**Supplied material:**
+===+
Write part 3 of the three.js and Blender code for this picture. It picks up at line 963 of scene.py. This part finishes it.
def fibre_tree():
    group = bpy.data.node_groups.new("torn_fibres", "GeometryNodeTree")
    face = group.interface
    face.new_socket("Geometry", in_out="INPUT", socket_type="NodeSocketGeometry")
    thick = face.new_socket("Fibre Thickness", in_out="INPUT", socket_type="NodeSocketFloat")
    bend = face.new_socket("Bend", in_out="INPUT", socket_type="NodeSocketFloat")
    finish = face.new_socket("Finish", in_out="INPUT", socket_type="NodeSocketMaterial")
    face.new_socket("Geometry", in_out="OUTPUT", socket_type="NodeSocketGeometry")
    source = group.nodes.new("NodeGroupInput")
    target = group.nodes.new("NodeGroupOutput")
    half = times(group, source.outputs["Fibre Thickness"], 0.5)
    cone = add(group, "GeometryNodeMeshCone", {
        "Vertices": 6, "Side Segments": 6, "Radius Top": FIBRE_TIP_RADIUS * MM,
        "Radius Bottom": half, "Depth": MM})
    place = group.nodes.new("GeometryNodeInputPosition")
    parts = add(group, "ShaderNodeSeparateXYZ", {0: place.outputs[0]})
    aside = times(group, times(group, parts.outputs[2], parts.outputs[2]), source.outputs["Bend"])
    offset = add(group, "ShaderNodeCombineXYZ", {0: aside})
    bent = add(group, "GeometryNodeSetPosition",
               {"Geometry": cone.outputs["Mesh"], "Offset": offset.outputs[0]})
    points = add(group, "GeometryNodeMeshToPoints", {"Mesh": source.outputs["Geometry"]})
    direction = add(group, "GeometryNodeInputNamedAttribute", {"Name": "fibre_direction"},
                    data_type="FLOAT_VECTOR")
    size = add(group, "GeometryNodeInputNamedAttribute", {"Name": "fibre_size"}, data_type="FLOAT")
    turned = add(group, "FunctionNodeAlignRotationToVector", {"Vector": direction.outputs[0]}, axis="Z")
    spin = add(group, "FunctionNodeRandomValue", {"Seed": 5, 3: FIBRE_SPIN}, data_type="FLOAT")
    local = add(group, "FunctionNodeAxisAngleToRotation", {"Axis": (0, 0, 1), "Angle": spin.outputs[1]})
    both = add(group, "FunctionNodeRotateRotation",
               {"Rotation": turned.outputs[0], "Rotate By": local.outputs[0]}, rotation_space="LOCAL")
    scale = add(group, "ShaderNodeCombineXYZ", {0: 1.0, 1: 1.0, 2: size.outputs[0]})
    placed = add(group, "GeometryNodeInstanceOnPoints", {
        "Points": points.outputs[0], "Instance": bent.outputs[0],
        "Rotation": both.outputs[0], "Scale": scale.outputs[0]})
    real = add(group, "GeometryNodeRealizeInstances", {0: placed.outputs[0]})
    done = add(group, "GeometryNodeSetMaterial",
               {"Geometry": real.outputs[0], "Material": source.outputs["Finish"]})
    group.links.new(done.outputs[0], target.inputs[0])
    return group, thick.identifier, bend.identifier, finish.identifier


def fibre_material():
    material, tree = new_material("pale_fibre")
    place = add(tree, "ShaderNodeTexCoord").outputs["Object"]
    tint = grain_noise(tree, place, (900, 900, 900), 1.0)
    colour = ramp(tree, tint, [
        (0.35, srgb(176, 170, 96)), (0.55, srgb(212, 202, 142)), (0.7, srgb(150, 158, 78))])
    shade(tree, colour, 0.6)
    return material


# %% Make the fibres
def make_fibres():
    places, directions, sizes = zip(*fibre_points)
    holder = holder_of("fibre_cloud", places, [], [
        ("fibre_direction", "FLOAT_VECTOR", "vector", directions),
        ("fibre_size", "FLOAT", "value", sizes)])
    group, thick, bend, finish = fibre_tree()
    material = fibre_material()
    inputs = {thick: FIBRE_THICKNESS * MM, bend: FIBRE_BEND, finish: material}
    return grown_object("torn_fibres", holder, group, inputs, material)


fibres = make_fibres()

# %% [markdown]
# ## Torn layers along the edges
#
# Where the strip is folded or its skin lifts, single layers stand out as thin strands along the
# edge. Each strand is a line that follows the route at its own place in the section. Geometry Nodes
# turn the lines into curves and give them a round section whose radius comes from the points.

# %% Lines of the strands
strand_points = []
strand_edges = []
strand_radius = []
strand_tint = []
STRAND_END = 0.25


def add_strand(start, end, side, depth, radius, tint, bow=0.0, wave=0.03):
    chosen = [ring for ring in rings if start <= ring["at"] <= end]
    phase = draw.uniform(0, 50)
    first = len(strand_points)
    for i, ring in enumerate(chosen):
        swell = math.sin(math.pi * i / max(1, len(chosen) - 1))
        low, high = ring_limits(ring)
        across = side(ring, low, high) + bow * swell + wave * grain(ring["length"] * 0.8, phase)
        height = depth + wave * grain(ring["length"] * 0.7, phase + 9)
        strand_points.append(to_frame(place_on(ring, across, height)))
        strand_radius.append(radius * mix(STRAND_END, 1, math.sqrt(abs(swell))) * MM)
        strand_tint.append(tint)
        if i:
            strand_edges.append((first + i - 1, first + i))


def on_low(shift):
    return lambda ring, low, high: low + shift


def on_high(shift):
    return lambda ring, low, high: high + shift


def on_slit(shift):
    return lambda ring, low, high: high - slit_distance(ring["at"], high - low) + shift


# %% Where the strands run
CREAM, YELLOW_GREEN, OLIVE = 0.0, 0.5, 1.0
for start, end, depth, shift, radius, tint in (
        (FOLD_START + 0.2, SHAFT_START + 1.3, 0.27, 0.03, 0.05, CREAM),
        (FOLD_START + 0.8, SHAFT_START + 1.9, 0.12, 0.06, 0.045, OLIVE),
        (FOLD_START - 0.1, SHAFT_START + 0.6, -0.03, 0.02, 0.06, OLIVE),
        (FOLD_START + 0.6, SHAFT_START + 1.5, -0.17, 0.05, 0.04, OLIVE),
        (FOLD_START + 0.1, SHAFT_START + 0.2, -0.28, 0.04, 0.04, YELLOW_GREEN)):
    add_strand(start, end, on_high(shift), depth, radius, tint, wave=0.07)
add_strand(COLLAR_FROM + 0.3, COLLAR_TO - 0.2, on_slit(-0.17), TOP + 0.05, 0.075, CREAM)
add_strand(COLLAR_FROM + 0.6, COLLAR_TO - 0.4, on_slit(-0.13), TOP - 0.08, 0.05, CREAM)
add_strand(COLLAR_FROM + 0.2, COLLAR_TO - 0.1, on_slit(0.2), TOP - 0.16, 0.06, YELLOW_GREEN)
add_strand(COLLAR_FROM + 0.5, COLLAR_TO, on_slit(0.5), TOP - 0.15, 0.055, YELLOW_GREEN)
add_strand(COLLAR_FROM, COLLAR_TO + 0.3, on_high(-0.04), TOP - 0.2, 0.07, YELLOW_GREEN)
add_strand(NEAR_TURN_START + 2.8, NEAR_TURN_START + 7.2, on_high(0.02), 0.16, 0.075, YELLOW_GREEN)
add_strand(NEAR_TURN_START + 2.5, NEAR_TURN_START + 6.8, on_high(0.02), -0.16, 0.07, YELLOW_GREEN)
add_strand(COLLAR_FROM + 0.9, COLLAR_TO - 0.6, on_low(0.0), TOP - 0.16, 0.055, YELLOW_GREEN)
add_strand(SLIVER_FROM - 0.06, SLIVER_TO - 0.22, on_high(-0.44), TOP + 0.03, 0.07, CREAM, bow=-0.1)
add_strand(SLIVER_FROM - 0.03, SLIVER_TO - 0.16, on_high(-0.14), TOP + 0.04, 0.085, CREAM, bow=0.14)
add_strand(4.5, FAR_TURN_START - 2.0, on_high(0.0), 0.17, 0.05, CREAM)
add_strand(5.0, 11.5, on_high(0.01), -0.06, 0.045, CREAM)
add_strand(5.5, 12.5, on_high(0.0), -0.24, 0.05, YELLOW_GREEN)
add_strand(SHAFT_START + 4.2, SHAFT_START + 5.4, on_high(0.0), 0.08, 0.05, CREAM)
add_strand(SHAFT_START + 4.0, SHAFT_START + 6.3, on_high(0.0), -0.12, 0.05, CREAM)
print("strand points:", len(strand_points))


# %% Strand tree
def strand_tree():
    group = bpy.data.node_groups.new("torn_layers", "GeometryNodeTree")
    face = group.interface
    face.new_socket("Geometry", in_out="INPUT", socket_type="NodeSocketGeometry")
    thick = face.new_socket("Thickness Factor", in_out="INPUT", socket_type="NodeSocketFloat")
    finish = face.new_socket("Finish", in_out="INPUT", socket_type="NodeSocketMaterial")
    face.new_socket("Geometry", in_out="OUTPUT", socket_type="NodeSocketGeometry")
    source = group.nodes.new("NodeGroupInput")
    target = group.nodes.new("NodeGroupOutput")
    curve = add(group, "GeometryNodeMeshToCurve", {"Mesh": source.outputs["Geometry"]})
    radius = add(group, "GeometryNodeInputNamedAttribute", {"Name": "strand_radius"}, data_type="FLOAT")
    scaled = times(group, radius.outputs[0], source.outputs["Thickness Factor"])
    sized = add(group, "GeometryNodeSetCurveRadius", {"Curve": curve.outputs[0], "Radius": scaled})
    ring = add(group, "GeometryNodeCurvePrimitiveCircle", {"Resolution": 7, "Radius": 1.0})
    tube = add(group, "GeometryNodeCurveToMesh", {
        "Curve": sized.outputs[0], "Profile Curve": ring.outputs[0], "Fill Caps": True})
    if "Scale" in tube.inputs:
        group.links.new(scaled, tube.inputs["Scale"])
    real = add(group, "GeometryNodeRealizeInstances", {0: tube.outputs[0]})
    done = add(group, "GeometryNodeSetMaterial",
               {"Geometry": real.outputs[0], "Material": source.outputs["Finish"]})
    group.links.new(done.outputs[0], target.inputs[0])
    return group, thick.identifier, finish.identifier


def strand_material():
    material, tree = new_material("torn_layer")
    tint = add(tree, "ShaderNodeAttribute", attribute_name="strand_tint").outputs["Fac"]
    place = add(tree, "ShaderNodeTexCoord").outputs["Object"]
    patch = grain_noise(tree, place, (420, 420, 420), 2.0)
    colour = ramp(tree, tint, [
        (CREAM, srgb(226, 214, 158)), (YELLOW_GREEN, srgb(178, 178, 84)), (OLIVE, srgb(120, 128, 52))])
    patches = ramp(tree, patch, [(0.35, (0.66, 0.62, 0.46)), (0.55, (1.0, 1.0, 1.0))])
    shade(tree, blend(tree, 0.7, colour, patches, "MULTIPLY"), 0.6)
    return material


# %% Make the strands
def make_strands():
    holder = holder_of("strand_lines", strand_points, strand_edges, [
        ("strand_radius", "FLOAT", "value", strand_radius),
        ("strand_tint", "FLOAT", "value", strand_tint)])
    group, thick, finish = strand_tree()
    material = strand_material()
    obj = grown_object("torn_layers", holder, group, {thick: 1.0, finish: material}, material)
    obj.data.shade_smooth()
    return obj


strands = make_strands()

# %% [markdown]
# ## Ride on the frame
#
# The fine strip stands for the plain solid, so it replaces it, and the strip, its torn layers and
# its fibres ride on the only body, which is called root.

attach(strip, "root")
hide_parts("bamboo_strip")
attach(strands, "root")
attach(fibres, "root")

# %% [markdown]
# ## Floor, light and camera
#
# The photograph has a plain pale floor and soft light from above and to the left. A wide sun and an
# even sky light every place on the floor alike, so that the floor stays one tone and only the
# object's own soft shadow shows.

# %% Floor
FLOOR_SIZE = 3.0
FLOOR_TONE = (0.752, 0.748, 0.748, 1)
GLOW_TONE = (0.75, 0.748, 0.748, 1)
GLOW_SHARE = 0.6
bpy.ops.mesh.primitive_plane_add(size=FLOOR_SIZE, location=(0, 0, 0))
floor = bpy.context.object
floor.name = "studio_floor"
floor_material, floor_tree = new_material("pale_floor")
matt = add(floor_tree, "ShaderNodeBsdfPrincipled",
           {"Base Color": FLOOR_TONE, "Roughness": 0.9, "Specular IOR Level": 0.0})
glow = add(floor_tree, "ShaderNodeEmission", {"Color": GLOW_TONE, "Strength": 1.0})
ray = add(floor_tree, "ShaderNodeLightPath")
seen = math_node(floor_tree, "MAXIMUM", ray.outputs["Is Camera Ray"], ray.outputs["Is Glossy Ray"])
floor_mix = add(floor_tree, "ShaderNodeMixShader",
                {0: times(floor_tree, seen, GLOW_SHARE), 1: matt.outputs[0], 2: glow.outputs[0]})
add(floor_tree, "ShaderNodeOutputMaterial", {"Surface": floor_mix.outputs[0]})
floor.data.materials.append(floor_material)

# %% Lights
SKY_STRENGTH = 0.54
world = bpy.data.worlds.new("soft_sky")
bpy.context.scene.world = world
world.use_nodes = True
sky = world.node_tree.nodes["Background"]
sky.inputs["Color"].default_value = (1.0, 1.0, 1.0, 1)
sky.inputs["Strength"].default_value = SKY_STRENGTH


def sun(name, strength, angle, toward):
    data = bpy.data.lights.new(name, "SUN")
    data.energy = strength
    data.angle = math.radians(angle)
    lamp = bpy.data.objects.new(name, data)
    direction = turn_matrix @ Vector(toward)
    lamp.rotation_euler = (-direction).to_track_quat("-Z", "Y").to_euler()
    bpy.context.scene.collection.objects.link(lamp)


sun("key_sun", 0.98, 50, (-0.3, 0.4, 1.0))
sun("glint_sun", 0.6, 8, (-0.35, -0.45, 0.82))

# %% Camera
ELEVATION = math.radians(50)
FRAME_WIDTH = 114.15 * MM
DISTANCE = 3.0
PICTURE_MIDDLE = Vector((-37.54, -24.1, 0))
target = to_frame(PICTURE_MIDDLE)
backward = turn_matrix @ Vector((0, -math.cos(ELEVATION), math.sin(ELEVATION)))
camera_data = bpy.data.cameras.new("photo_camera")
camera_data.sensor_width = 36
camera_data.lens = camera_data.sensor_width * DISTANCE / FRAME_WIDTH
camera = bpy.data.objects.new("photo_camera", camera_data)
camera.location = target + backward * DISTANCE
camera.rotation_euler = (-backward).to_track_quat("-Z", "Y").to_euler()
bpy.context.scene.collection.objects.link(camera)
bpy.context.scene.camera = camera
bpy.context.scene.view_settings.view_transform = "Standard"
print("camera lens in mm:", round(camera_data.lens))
+===+
**Task to carry out:**
Using the material above, report each line where "root" occurs.

**Response:**
# its fibres ride on the only body, which is called root.
attach(strip, "root")
attach(strands, "root")
attach(fibres, "root")